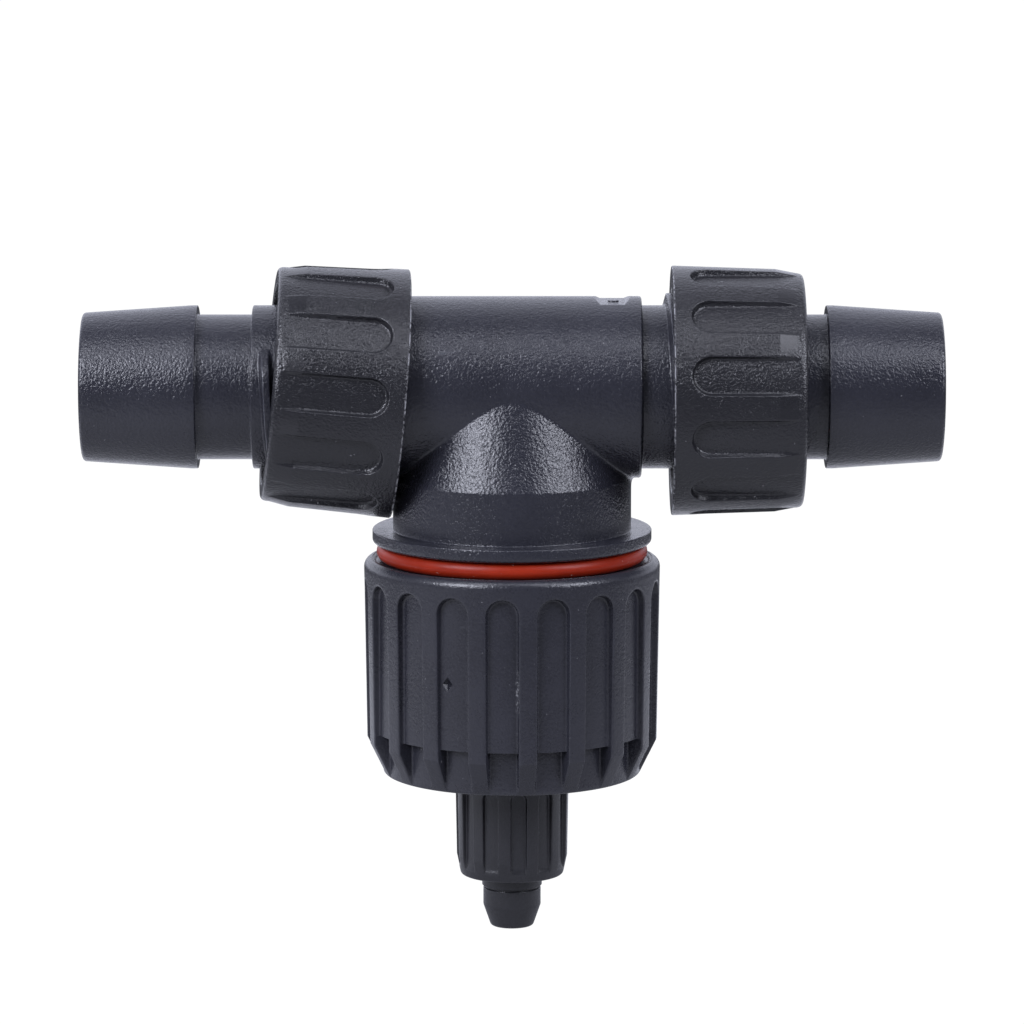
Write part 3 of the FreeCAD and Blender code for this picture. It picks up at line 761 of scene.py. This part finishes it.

****

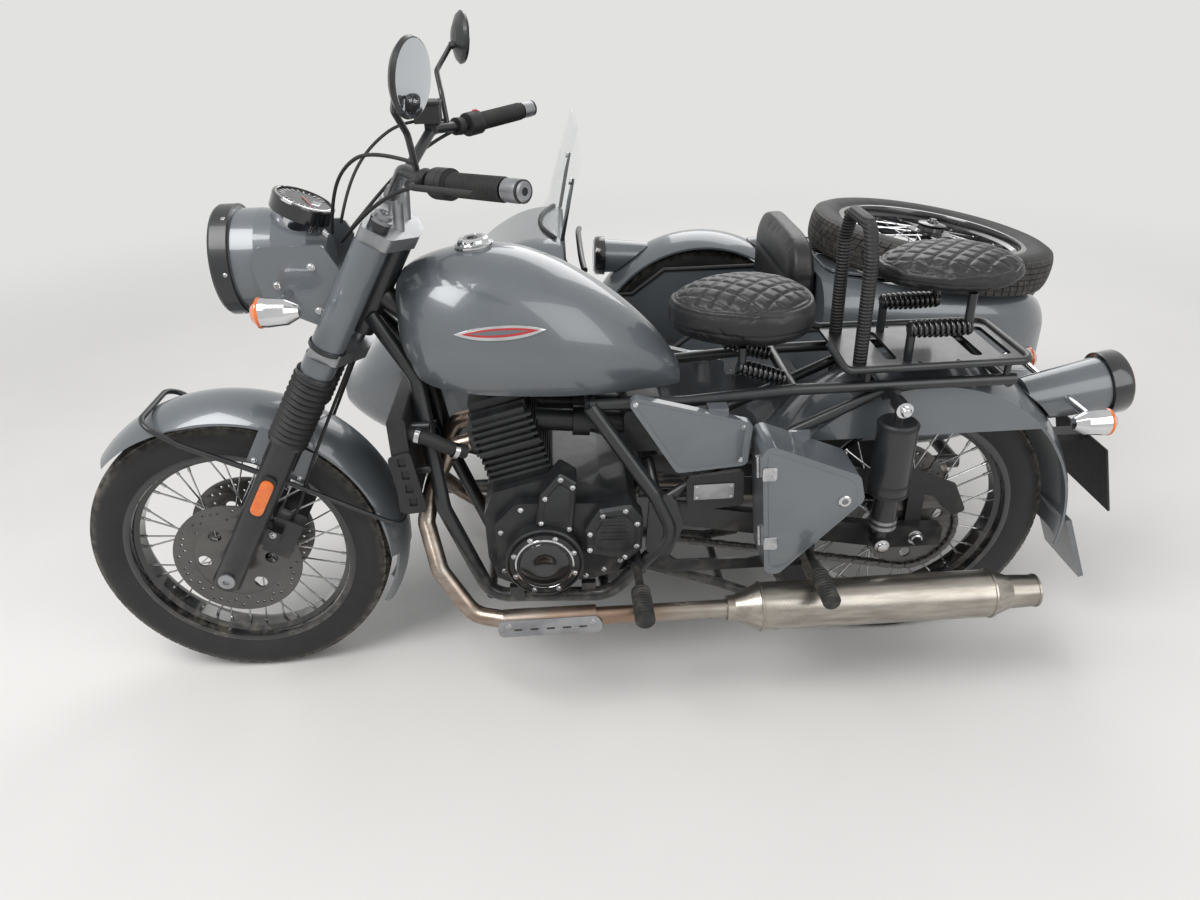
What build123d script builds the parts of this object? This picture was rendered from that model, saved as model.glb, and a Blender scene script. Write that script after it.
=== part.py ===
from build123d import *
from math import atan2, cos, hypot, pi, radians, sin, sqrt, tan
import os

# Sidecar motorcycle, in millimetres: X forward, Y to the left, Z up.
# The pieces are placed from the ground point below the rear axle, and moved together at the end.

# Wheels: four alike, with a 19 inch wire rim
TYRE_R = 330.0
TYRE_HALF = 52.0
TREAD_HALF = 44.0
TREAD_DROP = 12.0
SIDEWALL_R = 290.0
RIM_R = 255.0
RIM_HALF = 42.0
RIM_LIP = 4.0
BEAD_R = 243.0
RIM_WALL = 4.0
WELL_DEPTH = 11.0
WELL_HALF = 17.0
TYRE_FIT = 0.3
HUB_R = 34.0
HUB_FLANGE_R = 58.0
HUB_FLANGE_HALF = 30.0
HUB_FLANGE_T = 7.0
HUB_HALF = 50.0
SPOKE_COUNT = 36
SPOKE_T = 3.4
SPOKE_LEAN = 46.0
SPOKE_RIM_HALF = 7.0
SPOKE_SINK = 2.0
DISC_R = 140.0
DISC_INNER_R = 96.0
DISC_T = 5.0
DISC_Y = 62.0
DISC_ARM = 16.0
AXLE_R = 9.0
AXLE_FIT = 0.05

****

- _Problem requirements_: Report every line containing the word "This" from the listing above.

- _Response_:
Write part 3 of the FreeCAD and Blender code for this picture. It picks up at line 761 of scene.py. This part finishes it.
What build123d script builds the parts of this object? This picture was rendered from that model, saved as model.glb, and a Blender scene script. Write that script after it.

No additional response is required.